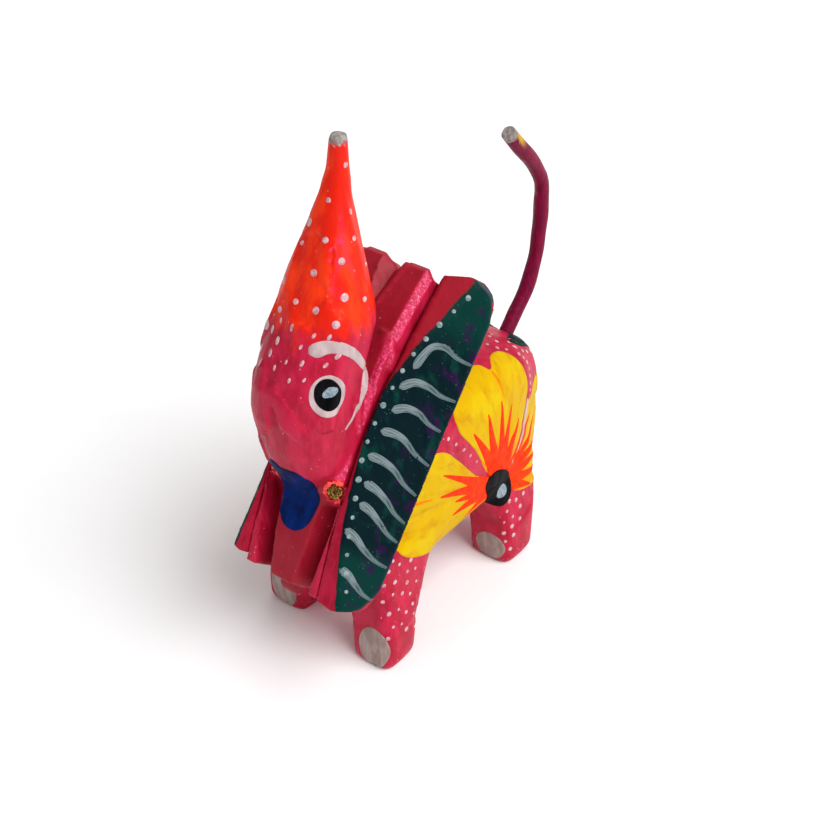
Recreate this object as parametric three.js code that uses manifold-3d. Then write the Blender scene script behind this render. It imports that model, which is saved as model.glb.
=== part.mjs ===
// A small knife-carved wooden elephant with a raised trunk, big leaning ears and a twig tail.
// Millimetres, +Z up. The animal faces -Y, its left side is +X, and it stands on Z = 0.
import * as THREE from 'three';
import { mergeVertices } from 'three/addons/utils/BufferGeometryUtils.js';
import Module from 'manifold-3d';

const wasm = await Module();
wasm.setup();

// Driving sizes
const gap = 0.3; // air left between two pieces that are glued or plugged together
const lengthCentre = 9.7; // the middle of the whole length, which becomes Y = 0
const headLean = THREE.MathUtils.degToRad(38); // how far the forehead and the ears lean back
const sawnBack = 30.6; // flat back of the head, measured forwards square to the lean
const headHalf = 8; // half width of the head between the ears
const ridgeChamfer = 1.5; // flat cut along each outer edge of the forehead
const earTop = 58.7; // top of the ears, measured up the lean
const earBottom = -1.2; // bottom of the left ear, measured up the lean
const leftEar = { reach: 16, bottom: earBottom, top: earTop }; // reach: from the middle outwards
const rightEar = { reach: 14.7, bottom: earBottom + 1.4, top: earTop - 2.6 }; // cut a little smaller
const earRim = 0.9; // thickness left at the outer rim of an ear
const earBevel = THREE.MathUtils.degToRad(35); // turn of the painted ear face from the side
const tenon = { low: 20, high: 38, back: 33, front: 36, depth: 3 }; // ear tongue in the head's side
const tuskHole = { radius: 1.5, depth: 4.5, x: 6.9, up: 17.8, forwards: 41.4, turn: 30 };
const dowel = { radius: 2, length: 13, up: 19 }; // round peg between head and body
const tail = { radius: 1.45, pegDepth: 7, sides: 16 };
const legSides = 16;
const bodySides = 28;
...
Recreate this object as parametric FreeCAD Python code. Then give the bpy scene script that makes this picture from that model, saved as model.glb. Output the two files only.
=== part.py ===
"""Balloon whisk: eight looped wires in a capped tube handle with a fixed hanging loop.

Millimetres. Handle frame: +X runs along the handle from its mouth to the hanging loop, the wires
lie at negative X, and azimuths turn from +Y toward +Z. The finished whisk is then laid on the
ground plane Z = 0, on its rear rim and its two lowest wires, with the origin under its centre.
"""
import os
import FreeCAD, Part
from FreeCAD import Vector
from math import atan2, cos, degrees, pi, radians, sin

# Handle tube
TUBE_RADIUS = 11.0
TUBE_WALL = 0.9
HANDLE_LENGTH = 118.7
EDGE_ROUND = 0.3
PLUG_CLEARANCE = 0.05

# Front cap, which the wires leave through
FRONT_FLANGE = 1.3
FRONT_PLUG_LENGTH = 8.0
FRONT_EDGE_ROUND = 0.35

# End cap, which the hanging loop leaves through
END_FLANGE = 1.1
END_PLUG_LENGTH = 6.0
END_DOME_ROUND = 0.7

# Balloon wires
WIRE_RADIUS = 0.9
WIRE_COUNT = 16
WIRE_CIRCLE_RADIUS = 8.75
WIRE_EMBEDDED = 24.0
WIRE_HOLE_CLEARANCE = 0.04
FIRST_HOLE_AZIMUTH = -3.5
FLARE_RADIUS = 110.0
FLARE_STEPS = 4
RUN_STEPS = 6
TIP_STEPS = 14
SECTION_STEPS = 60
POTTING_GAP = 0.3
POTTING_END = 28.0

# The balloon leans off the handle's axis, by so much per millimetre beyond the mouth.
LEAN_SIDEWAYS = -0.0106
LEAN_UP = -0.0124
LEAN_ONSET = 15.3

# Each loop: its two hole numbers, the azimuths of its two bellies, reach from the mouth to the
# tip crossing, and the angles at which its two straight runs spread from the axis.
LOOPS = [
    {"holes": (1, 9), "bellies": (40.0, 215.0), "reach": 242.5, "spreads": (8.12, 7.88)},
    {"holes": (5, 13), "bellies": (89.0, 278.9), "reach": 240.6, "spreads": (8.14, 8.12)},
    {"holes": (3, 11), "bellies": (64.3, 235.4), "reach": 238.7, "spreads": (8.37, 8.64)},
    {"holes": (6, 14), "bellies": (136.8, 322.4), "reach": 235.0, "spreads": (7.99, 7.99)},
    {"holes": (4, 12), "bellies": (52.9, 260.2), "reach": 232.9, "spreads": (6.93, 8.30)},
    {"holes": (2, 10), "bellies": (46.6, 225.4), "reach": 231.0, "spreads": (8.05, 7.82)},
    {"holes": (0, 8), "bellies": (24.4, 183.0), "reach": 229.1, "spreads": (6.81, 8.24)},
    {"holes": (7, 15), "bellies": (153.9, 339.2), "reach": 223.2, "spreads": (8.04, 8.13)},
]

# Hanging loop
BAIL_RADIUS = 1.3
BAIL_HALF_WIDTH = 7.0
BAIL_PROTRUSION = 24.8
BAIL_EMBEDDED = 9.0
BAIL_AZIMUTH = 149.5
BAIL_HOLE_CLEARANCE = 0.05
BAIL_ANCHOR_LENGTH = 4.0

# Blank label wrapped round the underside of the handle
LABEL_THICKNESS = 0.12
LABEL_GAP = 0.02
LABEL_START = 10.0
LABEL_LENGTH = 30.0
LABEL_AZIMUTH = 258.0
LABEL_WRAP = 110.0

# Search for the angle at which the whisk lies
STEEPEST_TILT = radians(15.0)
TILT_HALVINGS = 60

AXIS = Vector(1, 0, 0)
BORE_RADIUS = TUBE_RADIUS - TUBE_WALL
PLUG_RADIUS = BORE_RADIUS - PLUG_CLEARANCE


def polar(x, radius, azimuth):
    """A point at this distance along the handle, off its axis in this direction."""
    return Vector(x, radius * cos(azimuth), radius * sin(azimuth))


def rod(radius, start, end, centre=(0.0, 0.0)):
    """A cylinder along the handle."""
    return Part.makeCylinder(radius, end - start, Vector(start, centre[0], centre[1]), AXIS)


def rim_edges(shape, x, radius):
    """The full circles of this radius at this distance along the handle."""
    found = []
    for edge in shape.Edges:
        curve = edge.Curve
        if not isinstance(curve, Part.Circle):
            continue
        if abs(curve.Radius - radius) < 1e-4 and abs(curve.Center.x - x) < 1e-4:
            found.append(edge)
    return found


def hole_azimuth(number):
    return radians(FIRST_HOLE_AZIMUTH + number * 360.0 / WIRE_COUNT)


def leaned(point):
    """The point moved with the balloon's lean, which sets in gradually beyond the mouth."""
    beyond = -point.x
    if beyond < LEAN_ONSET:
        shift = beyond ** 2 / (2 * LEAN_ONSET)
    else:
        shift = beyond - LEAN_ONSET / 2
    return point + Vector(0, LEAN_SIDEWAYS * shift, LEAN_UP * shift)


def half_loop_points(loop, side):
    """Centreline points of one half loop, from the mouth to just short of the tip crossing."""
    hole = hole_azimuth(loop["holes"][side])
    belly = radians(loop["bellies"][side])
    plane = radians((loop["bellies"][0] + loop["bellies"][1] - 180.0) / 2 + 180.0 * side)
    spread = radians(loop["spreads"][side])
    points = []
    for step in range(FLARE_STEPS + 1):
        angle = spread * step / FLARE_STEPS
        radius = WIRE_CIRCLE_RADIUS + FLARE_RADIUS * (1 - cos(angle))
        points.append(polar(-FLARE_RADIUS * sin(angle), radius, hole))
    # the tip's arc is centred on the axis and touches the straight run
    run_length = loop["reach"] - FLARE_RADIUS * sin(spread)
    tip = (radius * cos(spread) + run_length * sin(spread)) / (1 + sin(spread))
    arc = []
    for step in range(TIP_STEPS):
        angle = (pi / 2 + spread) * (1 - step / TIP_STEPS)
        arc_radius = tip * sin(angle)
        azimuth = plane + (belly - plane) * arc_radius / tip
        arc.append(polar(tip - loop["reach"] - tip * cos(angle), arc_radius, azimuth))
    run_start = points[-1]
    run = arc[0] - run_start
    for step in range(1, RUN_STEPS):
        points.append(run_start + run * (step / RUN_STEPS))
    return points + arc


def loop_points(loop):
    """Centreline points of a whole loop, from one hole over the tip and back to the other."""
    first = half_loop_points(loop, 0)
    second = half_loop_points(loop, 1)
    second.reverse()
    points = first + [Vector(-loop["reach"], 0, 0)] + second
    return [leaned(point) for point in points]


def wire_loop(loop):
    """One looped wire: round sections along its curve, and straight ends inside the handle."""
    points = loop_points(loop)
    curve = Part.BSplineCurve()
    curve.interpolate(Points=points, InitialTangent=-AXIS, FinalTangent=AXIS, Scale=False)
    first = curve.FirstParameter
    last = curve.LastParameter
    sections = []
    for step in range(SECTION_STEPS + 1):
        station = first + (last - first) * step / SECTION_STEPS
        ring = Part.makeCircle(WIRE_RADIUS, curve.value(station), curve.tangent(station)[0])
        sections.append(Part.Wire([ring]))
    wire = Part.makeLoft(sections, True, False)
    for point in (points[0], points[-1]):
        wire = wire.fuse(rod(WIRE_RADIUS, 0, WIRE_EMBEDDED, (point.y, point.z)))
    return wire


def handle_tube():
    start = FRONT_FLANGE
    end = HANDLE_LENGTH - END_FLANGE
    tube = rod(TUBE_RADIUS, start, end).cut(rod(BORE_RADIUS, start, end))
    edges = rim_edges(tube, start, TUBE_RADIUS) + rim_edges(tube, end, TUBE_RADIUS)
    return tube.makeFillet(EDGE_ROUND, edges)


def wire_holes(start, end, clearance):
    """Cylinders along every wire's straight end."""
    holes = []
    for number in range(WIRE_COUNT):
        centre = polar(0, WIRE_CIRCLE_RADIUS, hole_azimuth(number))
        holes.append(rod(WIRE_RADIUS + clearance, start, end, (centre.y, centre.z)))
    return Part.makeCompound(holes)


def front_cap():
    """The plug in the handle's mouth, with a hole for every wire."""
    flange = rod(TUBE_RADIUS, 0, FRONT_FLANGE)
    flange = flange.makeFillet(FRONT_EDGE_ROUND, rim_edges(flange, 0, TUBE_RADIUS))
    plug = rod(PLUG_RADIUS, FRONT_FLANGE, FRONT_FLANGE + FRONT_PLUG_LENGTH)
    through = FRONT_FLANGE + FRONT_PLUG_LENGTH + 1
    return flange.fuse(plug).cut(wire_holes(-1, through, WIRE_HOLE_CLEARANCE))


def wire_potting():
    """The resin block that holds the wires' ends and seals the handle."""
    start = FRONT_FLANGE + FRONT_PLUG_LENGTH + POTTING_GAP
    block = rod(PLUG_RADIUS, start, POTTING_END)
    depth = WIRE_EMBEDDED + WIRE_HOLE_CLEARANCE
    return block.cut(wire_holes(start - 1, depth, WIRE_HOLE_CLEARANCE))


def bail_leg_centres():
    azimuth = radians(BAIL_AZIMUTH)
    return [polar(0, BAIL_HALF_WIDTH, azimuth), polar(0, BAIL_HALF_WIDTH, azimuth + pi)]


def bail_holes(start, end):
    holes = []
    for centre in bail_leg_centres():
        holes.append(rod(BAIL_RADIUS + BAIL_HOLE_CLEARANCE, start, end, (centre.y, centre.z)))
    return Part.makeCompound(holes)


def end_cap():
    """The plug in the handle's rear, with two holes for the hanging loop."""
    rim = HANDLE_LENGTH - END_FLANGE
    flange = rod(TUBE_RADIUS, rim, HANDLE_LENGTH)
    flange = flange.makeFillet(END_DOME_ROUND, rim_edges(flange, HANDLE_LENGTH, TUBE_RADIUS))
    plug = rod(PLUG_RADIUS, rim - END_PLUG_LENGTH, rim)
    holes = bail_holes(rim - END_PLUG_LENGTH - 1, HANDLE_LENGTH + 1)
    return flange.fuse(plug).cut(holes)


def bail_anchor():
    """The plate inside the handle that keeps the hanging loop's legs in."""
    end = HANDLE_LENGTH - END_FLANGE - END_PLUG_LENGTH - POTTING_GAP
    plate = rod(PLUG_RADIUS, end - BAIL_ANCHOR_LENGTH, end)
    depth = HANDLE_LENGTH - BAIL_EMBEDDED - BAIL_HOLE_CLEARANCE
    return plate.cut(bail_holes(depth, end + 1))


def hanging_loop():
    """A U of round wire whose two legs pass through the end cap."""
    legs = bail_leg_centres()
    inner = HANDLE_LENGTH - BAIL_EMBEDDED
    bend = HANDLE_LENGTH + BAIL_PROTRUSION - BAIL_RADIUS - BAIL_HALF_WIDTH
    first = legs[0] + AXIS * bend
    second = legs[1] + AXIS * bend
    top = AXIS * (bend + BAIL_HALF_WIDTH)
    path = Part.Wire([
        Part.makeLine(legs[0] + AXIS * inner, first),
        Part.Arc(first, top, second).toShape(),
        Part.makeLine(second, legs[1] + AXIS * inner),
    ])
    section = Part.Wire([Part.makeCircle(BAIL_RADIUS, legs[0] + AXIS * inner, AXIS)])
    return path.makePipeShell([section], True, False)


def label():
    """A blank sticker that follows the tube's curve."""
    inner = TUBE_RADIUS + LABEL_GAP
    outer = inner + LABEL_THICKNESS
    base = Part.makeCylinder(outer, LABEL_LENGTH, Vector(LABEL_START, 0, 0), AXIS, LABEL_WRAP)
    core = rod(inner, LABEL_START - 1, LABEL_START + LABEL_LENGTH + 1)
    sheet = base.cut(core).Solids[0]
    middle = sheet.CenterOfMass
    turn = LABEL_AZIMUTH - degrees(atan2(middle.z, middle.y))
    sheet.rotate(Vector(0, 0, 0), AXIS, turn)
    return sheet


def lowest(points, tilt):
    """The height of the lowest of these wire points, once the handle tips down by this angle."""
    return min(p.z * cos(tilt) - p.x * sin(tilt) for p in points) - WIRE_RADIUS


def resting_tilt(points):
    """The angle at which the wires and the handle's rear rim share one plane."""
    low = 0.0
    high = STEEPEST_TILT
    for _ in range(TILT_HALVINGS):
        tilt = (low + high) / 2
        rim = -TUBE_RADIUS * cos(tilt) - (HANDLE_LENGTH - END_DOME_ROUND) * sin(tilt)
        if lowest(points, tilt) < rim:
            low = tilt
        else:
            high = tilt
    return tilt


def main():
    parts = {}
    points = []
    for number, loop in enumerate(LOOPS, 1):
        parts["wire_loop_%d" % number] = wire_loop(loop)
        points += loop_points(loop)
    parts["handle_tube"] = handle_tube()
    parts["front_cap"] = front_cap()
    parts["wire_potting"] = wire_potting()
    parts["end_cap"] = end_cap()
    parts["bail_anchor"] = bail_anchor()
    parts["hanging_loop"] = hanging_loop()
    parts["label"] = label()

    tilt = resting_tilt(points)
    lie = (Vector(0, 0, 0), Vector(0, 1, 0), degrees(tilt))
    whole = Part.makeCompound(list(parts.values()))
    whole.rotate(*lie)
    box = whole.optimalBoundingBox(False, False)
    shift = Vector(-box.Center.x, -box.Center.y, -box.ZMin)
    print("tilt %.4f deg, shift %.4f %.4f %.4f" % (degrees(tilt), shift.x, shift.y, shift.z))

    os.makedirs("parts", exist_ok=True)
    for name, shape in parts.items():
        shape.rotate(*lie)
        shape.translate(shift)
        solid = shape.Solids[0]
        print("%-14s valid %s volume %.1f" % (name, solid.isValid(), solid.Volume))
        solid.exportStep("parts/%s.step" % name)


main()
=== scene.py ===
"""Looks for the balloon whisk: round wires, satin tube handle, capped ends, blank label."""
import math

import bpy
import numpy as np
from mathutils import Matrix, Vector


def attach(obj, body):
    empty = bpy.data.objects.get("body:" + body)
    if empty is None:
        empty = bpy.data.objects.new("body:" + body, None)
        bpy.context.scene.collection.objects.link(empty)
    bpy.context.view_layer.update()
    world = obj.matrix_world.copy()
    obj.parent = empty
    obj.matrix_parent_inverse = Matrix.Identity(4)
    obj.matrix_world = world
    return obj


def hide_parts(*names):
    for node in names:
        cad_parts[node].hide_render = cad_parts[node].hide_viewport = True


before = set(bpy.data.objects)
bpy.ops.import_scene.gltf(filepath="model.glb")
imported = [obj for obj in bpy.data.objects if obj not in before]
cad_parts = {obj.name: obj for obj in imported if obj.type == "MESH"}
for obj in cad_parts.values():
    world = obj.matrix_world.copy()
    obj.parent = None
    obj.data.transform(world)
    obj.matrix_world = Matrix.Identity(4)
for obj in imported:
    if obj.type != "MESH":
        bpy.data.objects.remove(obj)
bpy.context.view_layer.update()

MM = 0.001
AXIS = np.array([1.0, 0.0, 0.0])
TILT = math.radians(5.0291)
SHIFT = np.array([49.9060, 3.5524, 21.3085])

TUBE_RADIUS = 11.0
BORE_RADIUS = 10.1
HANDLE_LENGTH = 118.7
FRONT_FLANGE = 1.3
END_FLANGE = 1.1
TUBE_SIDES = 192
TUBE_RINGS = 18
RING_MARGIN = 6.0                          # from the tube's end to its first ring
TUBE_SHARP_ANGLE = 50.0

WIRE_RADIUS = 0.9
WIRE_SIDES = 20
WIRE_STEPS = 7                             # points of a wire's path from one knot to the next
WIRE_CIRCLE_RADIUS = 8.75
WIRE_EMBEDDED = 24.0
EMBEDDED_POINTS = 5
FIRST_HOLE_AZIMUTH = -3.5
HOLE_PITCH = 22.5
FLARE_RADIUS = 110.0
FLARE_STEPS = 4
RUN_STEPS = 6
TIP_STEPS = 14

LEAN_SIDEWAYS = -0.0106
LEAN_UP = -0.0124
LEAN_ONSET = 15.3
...
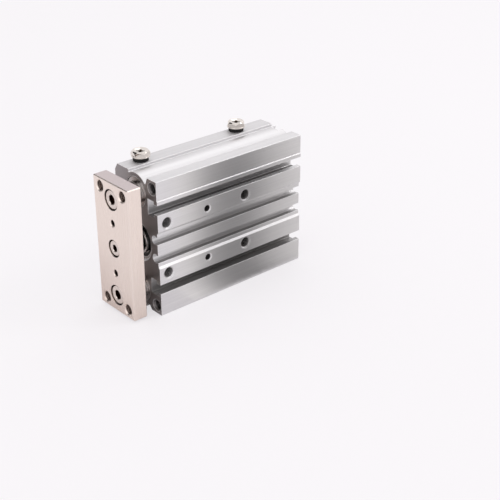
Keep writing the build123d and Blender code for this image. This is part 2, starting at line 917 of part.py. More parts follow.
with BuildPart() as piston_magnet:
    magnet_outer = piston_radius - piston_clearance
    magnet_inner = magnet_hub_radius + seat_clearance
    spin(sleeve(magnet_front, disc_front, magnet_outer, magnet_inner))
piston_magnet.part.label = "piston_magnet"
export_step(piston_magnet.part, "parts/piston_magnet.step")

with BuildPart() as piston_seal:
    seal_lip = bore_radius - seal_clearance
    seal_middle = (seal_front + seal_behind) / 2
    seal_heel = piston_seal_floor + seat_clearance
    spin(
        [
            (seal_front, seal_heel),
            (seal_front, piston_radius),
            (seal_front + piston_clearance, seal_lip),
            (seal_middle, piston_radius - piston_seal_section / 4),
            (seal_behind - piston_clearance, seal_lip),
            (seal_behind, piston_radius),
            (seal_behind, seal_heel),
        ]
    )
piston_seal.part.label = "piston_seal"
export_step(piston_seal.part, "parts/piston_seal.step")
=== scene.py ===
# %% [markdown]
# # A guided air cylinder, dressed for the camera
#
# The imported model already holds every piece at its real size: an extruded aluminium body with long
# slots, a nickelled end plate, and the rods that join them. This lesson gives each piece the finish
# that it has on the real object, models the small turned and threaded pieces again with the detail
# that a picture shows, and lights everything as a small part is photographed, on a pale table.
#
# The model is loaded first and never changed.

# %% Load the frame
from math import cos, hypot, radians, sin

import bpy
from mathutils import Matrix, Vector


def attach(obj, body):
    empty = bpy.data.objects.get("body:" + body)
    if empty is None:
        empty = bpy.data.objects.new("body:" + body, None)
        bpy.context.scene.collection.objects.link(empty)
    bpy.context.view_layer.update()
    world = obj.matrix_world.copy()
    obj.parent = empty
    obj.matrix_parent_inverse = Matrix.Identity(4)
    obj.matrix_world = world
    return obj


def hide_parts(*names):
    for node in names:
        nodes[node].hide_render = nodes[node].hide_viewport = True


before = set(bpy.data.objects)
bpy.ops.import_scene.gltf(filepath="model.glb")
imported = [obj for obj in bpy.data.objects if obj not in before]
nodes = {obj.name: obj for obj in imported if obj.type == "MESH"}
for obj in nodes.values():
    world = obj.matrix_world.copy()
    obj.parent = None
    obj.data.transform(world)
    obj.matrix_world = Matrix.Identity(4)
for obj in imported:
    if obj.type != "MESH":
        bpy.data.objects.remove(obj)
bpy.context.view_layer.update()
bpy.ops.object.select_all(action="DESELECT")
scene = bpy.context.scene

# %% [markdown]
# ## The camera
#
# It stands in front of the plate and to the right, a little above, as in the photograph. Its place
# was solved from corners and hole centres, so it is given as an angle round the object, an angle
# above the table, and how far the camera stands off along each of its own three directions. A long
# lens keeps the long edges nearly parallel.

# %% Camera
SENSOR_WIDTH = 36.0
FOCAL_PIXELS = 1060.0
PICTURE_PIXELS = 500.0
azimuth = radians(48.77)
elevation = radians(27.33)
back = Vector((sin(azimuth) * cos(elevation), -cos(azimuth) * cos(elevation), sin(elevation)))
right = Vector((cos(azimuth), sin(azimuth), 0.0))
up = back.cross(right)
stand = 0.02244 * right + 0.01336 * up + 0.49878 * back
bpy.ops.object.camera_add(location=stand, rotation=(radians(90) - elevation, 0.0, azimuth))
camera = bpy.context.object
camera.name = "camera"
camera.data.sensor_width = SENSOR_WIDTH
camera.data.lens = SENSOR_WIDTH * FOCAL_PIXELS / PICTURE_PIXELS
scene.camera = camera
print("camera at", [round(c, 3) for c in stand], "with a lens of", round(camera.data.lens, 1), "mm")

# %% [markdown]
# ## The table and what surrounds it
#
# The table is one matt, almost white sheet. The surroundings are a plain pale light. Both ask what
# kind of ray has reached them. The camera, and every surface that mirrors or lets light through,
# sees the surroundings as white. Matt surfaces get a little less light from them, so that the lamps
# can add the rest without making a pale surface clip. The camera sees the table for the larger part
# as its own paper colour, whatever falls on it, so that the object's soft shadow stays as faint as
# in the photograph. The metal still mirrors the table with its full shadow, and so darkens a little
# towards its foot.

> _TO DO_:
Gather every line containing the word "MESH" and copy it.

> _ANSWER FOR THE TASK_:
cad_parts = {obj.name: obj for obj in imported if obj.type == "MESH"}
    if obj.type != "MESH":
nodes = {obj.name: obj for obj in imported if obj.type == "MESH"}
    if obj.type != "MESH":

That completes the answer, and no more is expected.